### WHAT YOU ARE ASKED TO DO
The first line to copy is the one with "const pod = new THREE.Group();"; the last is the one with "if empty is". Copy each line in that range exactly, leaving out all others.

[Records with modeling code]
<<<<
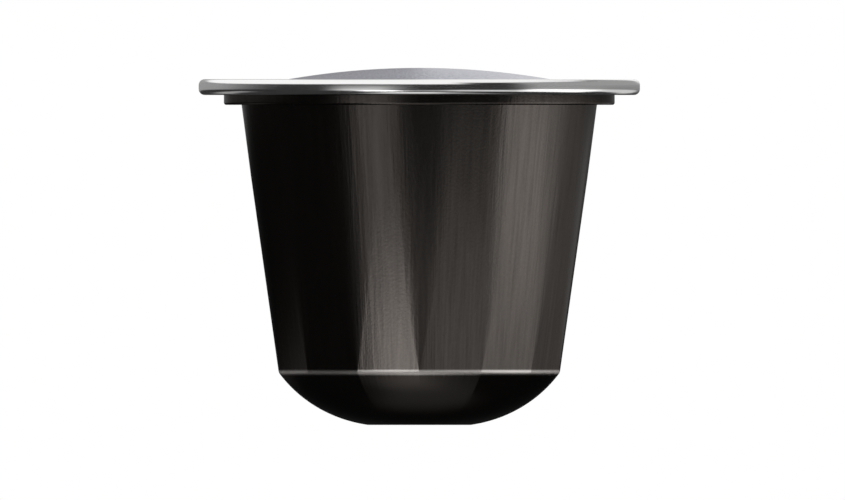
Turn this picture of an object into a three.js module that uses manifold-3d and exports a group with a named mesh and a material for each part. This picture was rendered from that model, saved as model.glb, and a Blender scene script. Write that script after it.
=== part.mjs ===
// A single-serve coffee pod: a drawn aluminium cup, faceted and lacquered black, with a curled bare rim,
// closed by a foil lid that the gas of the coffee swells into a low dome. The cup is full and sealed, so
// it is one solid. Millimetres, +Z up; the pod stands on its flat base, whose centre is the origin.
import * as THREE from "three";
import { ConvexGeometry } from "three/addons/geometries/ConvexGeometry.js";
import { mergeVertices } from "three/addons/utils/BufferGeometryUtils.js";
import Module from "manifold-3d";

// Facets
const facetCount = 14; // flat facets round the wall, with a corner of their ring facing -Y

// Nose: the base and the dome above it
const baseRadius = 4.3; // flat disc that the pod stands on
const creaseHeight = 4.41; // where the wall starts
const creaseRadius = 12.0; // at the corners of the facets' ring
const domeCurve = 11.9; // radius of the dome's section
const creaseBevel = 0.28; // height of the narrow band that breaks the crease's edge

// Wall
const wallLength = 22.5; // from the crease up to the step
const wallTopRadius = 14.94;
const facetLength = 16.4; // from the crease up to each facet's tip

// Step and rim
const stepWidth = 1.49; // how far the sealing step stands out from the wall
const stepDrop = 0.83; // how far it shows under the rim
const stepCorner = 0.2; // radius of its lower edge
const ledgeWidth = 2.12; // from the step out to the rim's edge
const sheet = 0.15; // thickness of the aluminium
const curlWidth = 1.35; // of the rolled edge, from side to side
const curlRise = 0.65; // its height above the flange that the lid is sealed to
const curlFall = 0.68; // its depth under the face of that flange
const curlCorner = 0.5; // radius of the roll's outer corners
const flangeFillet = 0.15; // where the flange turns up into the roll

// Lid
const foil = 0.1; // thickness of the membrane
const sealWidth = 3.15; // flat band that is welded to the flange
const lidRise = 1.5; // height of the dome above that band
const lidClearance = 0.1; // between the foil's edge and the fillet of the roll

// Fineness of the round forms
const stepsPerFacet = 6; // segments of a round section between two corners of the facets
const domeSteps = 7; // rings between the base and the crease
const cornerSteps = 3; // segments in a quarter turn of a small corner
const lidSteps = 6; // rings of the lid's dome
const weldDistance = 1e-5; // vertices closer than this are one

// Levels and radii that follow
const stepHeight = creaseHeight + wallLength;
const curlBottom = stepHeight + stepDrop;
const flangeHeight = curlBottom + curlFall;
const curlTop = flangeHeight + curlRise;
const stepRadius = wallTopRadius + stepWidth;
const rimRadius = stepRadius + ledgeWidth;
const curlInside = rimRadius - curlWidth;
const lidRadius = curlInside - flangeFillet - lidClearance;
const roundSegments = facetCount * stepsPerFacet;
const facetTurn = (2 * Math.PI) / facetCount;
const quarter = Math.PI / 2;
const frontCorner = -quarter; // azimuth of the corner that faces -Y

const blackLacquer = new THREE.MeshStandardMaterial({ color: 0x1c1a18, roughness: 0.38, metalness: 0.85 });
const lidFoil = new THREE.MeshStandardMaterial({ color: 0xabacb8, roughness: 0.45, metalness: 0.9 });

// The wall's radius at a height, along the corners of the facets and over the plain cone above them.
function wallRadius(height) {
  return creaseRadius + ((wallTopRadius - creaseRadius) * (height - creaseHeight)) / wallLength;
}

// A regular polygon's radius at an azimuth, as a share of the radius at its corners.
function polygonShare(azimuth) {
  const fromCorner = (azimuth - frontCorner) % facetTurn;
  return Math.cos(facetTurn / 2) / Math.cos(fromCorner - facetTurn / 2);
}

// Points round the axis at one height; roundness 0 gives the facets' polygon and 1 a circle.
function ring(radius, height, roundness, count = roundSegments) {
  const points = [];
  for (let i = 0; i < count; i++) {
    const azimuth = frontCorner + (2 * Math.PI * i) / count;
    const share = THREE.MathUtils.lerp(polygonShare(azimuth), 1, roundness);
    const r = radius * share;
    points.push(new THREE.Vector3(r * Math.cos(azimuth), r * Math.sin(azimuth), height));
  }
  return points;
}

// An arc of a section, from one angle to another, as radius and height.
function arc(centreRadius, centreHeight, radius, from, to, steps = cornerSteps) {
  const points = [];
  for (let i = 0; i <= steps; i++) {
    const angle = THREE.MathUtils.lerp(from, to, i / steps);
    points.push(new THREE.Vector2(centreRadius + radius * Math.cos(angle), centreHeight + radius * Math.sin(angle)));
  }
  return points;
}

// The dome's section through a corner of the facets: an arc that runs from the base's edge towards the
// crease, and stops at the height asked for.
function domeSection(topHeight) {
  const run = creaseRadius - baseRadius;
  const chord = Math.hypot(run, creaseHeight);
  const back = Math.sqrt(domeCurve ** 2 - (chord / 2) ** 2) / chord;
  const centreRadius = (creaseRadius + baseRadius) / 2 - creaseHeight * back;
  const centreHeight = creaseHeight / 2 + run * back;
  const atBase = Math.asin(-centreHeight / domeCurve);
  const atTop = Math.asin((topHeight - centreHeight) / domeCurve);
  return arc(centreRadius, centreHeight, domeCurve, atBase, atTop, domeSteps);
}

// Wall and nose: the hull of the rings that bound it. The polygon at the crease and the circle at the
// facets' tips give one flat triangle for each facet, with slivers of a cone between them.
function wallAndNose() {
  const bevelTop = creaseHeight + creaseBevel / 2;
  const bevelBottom = creaseHeight - creaseBevel / 2;
  const tipHeight = creaseHeight + facetLength;
  const insideStep = stepHeight + stepDrop;
  const points = [
    ...ring(wallRadius(insideStep), insideStep, 1),
    ...ring(wallRadius(tipHeight), tipHeight, 1),
    ...ring(wallRadius(bevelTop), bevelTop, 0, facetCount),
  ];
  for (const { x: radius, y: height } of domeSection(bevelBottom)) {
    points.push(...ring(radius, height, 1 - height / creaseHeight));
  }
  return new ConvexGeometry(points);
}

// A section turned round the +Z axis, its points running upwards on the outside.
function turned(section) {
  return new THREE.LatheGeometry(section, roundSegments).rotateX(quarter).rotateZ(frontCorner);
}

// Step, flange and rolled edge. The sheet runs out level under the lid, turns up, over and down, and
// comes back in under the flange, so the roll is hollow and open at its foot.
function stepAndRim() {
  const outer = Math.min(curlCorner, (curlRise + curlFall) / 2, curlWidth / 2);
  const inner = curlRise - flangeFillet;
  const edgeInside = curlInside + sheet;
  const flangeUnder = flangeHeight - sheet;
  const section = [
    new THREE.Vector2(0, stepHeight),
    ...arc(stepRadius - stepCorner, stepHeight + stepCorner, stepCorner, -quarter, 0),
    new THREE.Vector2(stepRadius, flangeUnder),
    ...arc(curlInside - flangeFillet, flangeHeight + flangeFillet, flangeFillet + sheet, -quarter, 0),
    ...arc(curlInside + inner, curlTop - inner, inner - sheet, 2 * quarter, quarter),
    ...arc(rimRadius - outer, curlTop - outer, outer - sheet, quarter, 0),
    ...arc(rimRadius - outer, curlBottom + outer, outer - sheet, 0, -quarter),
    new THREE.Vector2(edgeInside, curlBottom + sheet),
    new THREE.Vector2(edgeInside, curlBottom),
    ...arc(rimRadius - outer, curlBottom + outer, outer, -quarter, 0),
    ...arc(rimRadius - outer, curlTop - outer, outer, 0, quarter),
    ...arc(curlInside + inner, curlTop - inner, inner, quarter, 2 * quarter),
    ...arc(curlInside - flangeFillet, flangeHeight + flangeFillet, flangeFillet, 0, -quarter),
    new THREE.Vector2(0, flangeHeight),
  ];
  return turned(section);
}

// The foil: a flat sealing band, and inside it a cap of a sphere, of one thickness throughout.
function lidShell() {
  const capRadius = lidRadius - sealWidth;
  const sphere = (capRadius ** 2 + lidRise ** 2) / (2 * lidRise);
  const cap = [];
  for (let i = 0; i < lidSteps; i++) {
    const r = (capRadius * i) / lidSteps;
    cap.push(new THREE.Vector2(r, flangeHeight + lidRise - sphere + Math.sqrt(sphere ** 2 - r ** 2)));
  }
  const under = [...cap, new THREE.Vector2(capRadius, flangeHeight), new THREE.Vector2(lidRadius, flangeHeight)];
  const over = under.map((point) => new THREE.Vector2(point.x, point.y + foil)).reverse();
  return turned([...under, ...over]);
}

// Booleans: closed geometries to solids and back.
const wasm = await Module();
wasm.setup();

function solid(geometry) {
  const bare = geometry.clone();
  bare.deleteAttribute("normal");
  bare.deleteAttribute("uv");
  const merged = mergeVertices(bare, weldDistance);
  const mesh = new wasm.Mesh({
    numProp: 3,
    vertProperties: merged.attributes.position.array,
    triVerts: new Uint32Array(merged.index.array),
  });
  return new wasm.Manifold(mesh);
}

function geometryOf(body) {
  const mesh = body.getMesh();
  const geometry = new THREE.BufferGeometry();
  geometry.setAttribute("position", new THREE.BufferAttribute(mesh.vertProperties, mesh.numProp));
  geometry.setIndex(new THREE.BufferAttribute(mesh.triVerts, 1));
  geometry.computeVertexNormals();
  return geometry;
}

function named(name, geometry, material) {
  const mesh = new THREE.Mesh(geometry, material);
  mesh.name = name;
  return mesh;
}

const pod = new THREE.Group();
pod.add(named("cup", geometryOf(solid(wallAndNose()).add(solid(stepAndRim()))), blackLacquer));
pod.add(named("lid", lidShell(), lidFoil));

export default pod;
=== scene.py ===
import math

import bmesh
import bpy
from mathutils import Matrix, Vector


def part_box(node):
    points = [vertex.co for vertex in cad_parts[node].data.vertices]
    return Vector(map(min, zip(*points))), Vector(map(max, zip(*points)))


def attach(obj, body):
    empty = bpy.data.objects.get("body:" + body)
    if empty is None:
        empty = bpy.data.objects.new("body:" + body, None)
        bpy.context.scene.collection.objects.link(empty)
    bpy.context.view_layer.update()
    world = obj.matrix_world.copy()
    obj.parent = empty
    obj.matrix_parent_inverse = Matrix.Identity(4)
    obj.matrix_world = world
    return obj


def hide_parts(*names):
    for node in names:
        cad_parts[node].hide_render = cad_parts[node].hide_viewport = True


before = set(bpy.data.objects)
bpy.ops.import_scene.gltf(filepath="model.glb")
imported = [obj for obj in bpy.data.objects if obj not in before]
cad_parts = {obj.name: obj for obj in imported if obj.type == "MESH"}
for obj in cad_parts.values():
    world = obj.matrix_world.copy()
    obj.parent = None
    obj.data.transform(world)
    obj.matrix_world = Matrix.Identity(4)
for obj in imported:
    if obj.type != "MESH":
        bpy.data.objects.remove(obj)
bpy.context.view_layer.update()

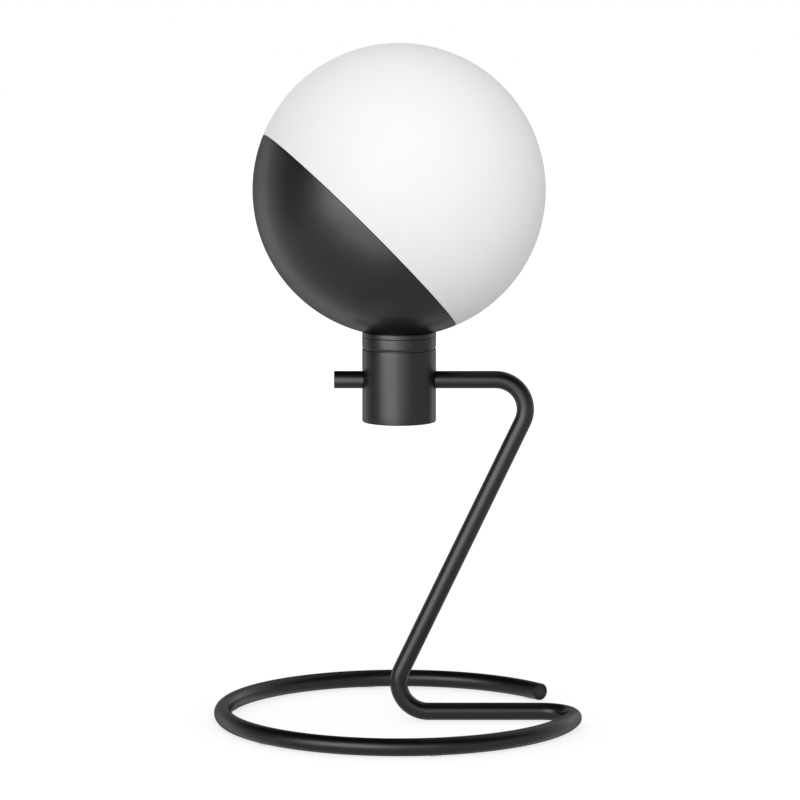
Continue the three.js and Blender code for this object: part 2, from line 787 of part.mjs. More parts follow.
// The ring on the glass neck carries the lugs
function globeRing() {
  const halfSpan = radians(bayonet.spanDegrees) / 2;
  let body = washer(globeRingInner, globeRingOuter, lugBottom, lockRingTop - clearance, globeSides);
  for (let k = 0; k < bayonet.count; k += 1) {
    const middle = 2 * Math.PI * k / bayonet.count;
    body = body.add(sector(globeRingOuter - bayonet.ringWall / 2, globeRingOuter + bayonet.reach,
      middle - halfSpan, middle + halfSpan, lugBottom, lugTop));
  }
  return body;
}

// The lock ring lines the cap's rim. Each lug drops down an entry and turns along a channel.
function lockRing() {
  const outerRadius = capInnerRadius - clearance;
  const outer = sphereArc(outerRadius, Math.acos(lockRingBottom / outerRadius),
    Math.acos(lockRingTop / outerRadius), 3);
  let body = turned([[lockRingInner, lockRingBottom], ...outer, [lockRingInner, lockRingTop]], globeSides);
  const ease = radians(bayonet.easeDegrees);
  const halfSpan = radians(bayonet.spanDegrees) / 2 + ease;
  const travel = radians(bayonet.travelDegrees);
  const cutInner = lockRingInner - overrun;
  const cutOuter = lockRingInner + bayonet.reach;
  const channelTop = lugTop + bayonet.play;
  const channelBottom = lugBottom - bayonet.play;
  for (let k = 0; k < bayonet.count; k += 1) {
    const middle = 2 * Math.PI * k / bayonet.count;
    const open = middle + travel;
    body = body.subtract(sector(cutInner, cutOuter, middle - halfSpan, open + halfSpan,
      channelBottom, channelTop));
    body = body.subtract(sector(cutInner, cutOuter, open - halfSpan, open + halfSpan,
      channelBottom, lockRingTop + overrun));
  }
  return body;
}

function rimGasket() {
  const inner = lockRingInner + bayonet.play;
  return washer(inner, inner + gasket.width, gasketTop - gasket.height, gasketTop, globeSides);
}

// Assembly

const stand = new THREE.Group();
stand.add(
  piece('stand_tube', finishes.satinBlack, standTube()),
  piece('stub_plug', finishes.satinBlack, stubPlugBody()),
  piece('inlet_bush', finishes.blackPlastic, inletBush()),
  piece('supply_lead', finishes.rubber, supplyLead()),
  ...footPads(),
  piece('housing', finishes.satinBlack, housing()),
  piece('housing_cover', finishes.satinBlack, housingCover()),
  ...screws(),
  piece('swivel_stop_fixed', finishes.zincSteel, fixedPin()),
  piece('swivel_washer', finishes.whitePlastic, swivelWasherBody()),
);

const shade = new THREE.Group();
shade.position.set(0, 0, globeHeight);
shade.quaternion.copy(globeTurn);
shade.add(
  piece('cap_shell', finishes.satinBlack, capShell()),
  piece('lock_ring', finishes.blackPlastic, lockRing()),
  piece('rim_gasket', finishes.rubber, rimGasket()),
  piece('glass_globe', finishes.opalGlass, glassGlobe()),
  piece('globe_ring', finishes.zincSteel, globeRing()),
);

const head = new THREE.Group();
head.add(
  piece('swivel_disc', finishes.satinBlack, swivelDisc()),
  piece('swivel_stop_moving', finishes.zincSteel, movingPin()),
  piece('neck_ring', finishes.satinBlack, neckRing()),
  ...stemParts(),
  ...lampholderParts(),
  ...bulbParts(),
  shade,
);

const lamp = new THREE.Group();
lamp.add(stand, head);

export default lamp;
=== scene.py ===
# Looks of the table lamp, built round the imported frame. Metres, +Z up, +X towards the tube's bends.
import json
import math

import bmesh
import bpy
import numpy as np
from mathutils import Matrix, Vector

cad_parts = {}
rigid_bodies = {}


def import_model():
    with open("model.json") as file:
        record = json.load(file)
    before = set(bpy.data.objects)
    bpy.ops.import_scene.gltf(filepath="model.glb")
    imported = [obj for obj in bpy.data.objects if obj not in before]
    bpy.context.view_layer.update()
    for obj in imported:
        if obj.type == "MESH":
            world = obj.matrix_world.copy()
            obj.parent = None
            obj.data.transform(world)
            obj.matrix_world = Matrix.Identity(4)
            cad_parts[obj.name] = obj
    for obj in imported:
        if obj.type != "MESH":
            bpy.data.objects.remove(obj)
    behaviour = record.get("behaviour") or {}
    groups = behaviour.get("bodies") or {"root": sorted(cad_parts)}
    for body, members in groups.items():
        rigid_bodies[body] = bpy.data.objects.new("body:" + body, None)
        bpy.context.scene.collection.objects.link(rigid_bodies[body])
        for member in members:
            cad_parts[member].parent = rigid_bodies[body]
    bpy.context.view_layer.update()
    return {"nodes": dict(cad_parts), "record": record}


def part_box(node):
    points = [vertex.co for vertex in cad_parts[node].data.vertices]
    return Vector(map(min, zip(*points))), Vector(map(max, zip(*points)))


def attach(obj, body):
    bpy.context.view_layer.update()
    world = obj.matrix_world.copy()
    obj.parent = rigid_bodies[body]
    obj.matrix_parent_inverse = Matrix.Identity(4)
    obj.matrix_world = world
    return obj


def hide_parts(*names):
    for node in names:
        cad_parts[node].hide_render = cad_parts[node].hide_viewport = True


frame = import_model()

X, Y, Z = np.eye(3)

# Stand tube: its section, its corners and its ends
TUBE_RADIUS = 0.006
TUBE_BORE = 0.0045
TOP_RUN_HEIGHT = 0.2379
BASE_HEIGHT = 0.0066
STUB_REACH = 0.0446
KNEE_REACH = 0.0987
HEEL_REACH = -0.01235
BEND_RADIUS = 0.0205
FOOT_BEND_RADIUS = 0.022
RING_RADIUS = 0.122
FREE_END = math.radians(35)
TUBE_EDGE = 0.0004
PLUG_RECESS = 0.0002
PLUG_LENGTH = 0.007
PLUG_GAP = 0.00015
PLUG_CROWN = 0.0003
BUSH_RECESS = 0.0001
BUSH_LENGTH = 0.009
BUSH_EDGE = 0.0007
BUSH_GAP = 0.0001
LEAD_RADIUS = 0.0026
LEAD_RECESS = 0.0001
LEAD_BEND_RADIUS = 0.012

# Edges, lines and fits that several pieces share
EDGE_ROUND = 0.0008
FINE_EDGE = 0.0003
JOINT_EDGE = 0.00015
JOINT_LINE = 0.00018
FIT = 0.0003

# Housing, swivel disc and neck ring: the frame's own pieces give their heights
HOUSING_RADIUS = 0.0253
HOUSING_BORE = 0.0218
LEDGE_WIDTH = 0.0008
DECK_THICKNESS = 0.0045
PASSAGE_RADIUS = TUBE_RADIUS + FIT
COLLAR_RADIUS = 0.01
COLLAR_END = 0.0108
WASHER_BORE = 0.0072
LIP_INSET = 0.0005
LIP_HEIGHT = 0.0005
BEVEL_HEIGHT = 0.0018
NECK_LINE = JOINT_LINE * 1.3
NECK_BORE = HOUSING_RADIUS * 0.6
SEAT_LINE = 0.0001

housing_low, housing_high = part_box("housing")
disc_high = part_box("swivel_disc")[1]
washer_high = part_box("swivel_washer")[1]
cover_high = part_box("housing_cover")[1]
STEM_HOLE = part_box("threaded_stem")[1].x + FIT

# Globe and cap: one sphere, parted at a seam that is square to its slanting axis
GLOBE_RADIUS = 0.1
GLOBE_TILT = math.radians(45.46)
GLOBE_TURN = math.radians(10)
CAP_WALL = 0.0012
CAP_EDGE = 0.00025
CAP_CLEARANCE = 0.00043
GLASS_WALL = 0.003
GLASS_RIM_ROUND = 0.0005
GLASS_NECK_INSET = 0.0125
GLASS_NECK_LENGTH = 0.008
GLASS_NECK_ROUND = 0.0008
GLASS_NECK_FILLET = 0.0006
SEAM_DROP = 0.0386
SEAM_GAP = 0.0004
GLOBE_HEIGHT = disc_high.z + CAP_CLEARANCE + GLOBE_RADIUS
GLOBE_AXIS = np.array([
    math.sin(GLOBE_TILT) * math.cos(GLOBE_TURN),
    math.sin(GLOBE_TILT) * math.sin(GLOBE_TURN),
    math.cos(GLOBE_TILT),
])
GLOBE_CENTRE = np.array([0, 0, GLOBE_HEIGHT])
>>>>
### RESPONSE TO THE EXERCISE
const pod = new THREE.Group();
pod.add(named("cup", geometryOf(solid(wallAndNose()).add(solid(stepAndRim()))), blackLacquer));
pod.add(named("lid", lidShell(), lidFoil));

export default pod;
=== scene.py ===
import math

import bmesh
import bpy
from mathutils import Matrix, Vector


def part_box(node):
    points = [vertex.co for vertex in cad_parts[node].data.vertices]
    return Vector(map(min, zip(*points))), Vector(map(max, zip(*points)))


def attach(obj, body):
    empty = bpy.data.objects.get("body:" + body)
    if empty is None:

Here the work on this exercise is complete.